Summary
In Matter of White v. City of New York (285 App. Div. 69) a delay of one day in filing notice of claim was held to be fatal.
Summary of this case from Matter of Phillips v. Vil. of FrankfortOpinion
285 A.D. 69 135 N.Y.S.2d 692 In the Matter of MABEL M. WHITE, Respondent, v. CITY OF NEW YORK, Appellant. Supreme Court of New York, First Department. December 7, 1954
APPEAL from an order of the Supreme Court at Special Term (WALTER, J.), entered April 28, 1954, in New York County, which granted a motion by claimant for an order permitting her to file a notice of claim against the City of New York nunc pro tunc as of October 14, 1953. Claimant is an adult.
COUNSEL
Ave Yeghenian of counsel (Seymour B. Quel with him on the brief; Adrian P. Burke, Corporation Counsel, attorneys), for appellant.
Asher W. Schwartz of counsel (O'Donnell & Schwartz, attorneys), for respondent.
Per Curiam.
Claimant was injured on July 16, 1953, by a policeman's horse while watching a parade at Fifth Avenue and Fifty-Seventh Street. She served a notice of claim against the City of New York on October 15, 1953, asserting the negligent causation of her injury. This was ninety-one days after the occurrence.
The applicable statute, section 50-e of the General Municipal Law, requires in a case founded on tort where notice of claim is a condition precedent to the institution of an action, that such notice 'shall be given within ninety days after the claim arises.' The notice here was served, therefore, one day beyond the time permitted by statute.
The same statute authorizes the court to allow service of such a notice 'within a reasonable time' after the expiration of the ninety days, and the court at Special Term has permitted claimant to serve a notice in this case. The city appeals.

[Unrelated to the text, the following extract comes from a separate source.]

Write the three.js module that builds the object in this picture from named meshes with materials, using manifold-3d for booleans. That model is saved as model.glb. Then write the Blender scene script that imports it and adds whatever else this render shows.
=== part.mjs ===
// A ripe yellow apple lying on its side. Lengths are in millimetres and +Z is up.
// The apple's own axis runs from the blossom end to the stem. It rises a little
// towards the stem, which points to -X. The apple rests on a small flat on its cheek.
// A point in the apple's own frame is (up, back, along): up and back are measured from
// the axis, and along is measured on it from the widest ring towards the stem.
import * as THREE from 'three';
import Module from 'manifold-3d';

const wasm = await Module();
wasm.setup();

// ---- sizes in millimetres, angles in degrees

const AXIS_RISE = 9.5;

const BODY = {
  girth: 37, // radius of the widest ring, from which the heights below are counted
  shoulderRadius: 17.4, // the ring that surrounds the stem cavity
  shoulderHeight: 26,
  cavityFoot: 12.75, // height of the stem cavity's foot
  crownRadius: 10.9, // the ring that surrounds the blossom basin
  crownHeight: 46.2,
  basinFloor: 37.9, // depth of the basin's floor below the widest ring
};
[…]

The circumstances which allow the exercise of judicial discretion to permit a late filing of the notice are precisely prescribed by the statute in terms which seem to permit the exercise of the discretionary power only when the statutory conditions are shown to exist. No area of general discretion seems admissible within this language.
The court 'may grant leave' for late service 'where' the claimant is an infant or is 'mentally or physically incapacitated' and 'by reason of such disability' fails to serve the notice on time. The power to be exercised under the carefully chosen words of the Legislature has been rigidly and exactly construed. (Matter of Matrisciano v. City of New York, 281 App.Div. 1046. See, also, Matter of Coyle v. New York City Tr. Auth., 283 App.Div. 1083, and Munroe v. Booth, 305 N.Y. 426.)
Claimant does not show that the delay in serving the notice was 'by reason' of disability arising from mental or physical incapacity. She shows disability after the accident but no disability is shown to have continued throughout the period, ending in October, within which service might have been made.
The result to be reached in refusing to allow a late service in this case where the notice was served only one day late is harsh; but we see no way toward amelioration either by reading the statute as allowing service more than ninety days after the cause accrued; or as permitting a judicial extension for causes other than those prescribed in plain words.
It may well be that more latitude should be allowed the court in relieving situations of hardship or marked injustice where the time has run out; but that is a matter of legislative policy. We are unable to construe the words of the existing statute to allow an extension of time in this case.
The order should be reversed, without costs and the application denied.
DORE, J. P., CALLAHAN, BASTOW, BOTEIN and BERGAN, JJ., concur.
Order unanimously reversed and the motion denied.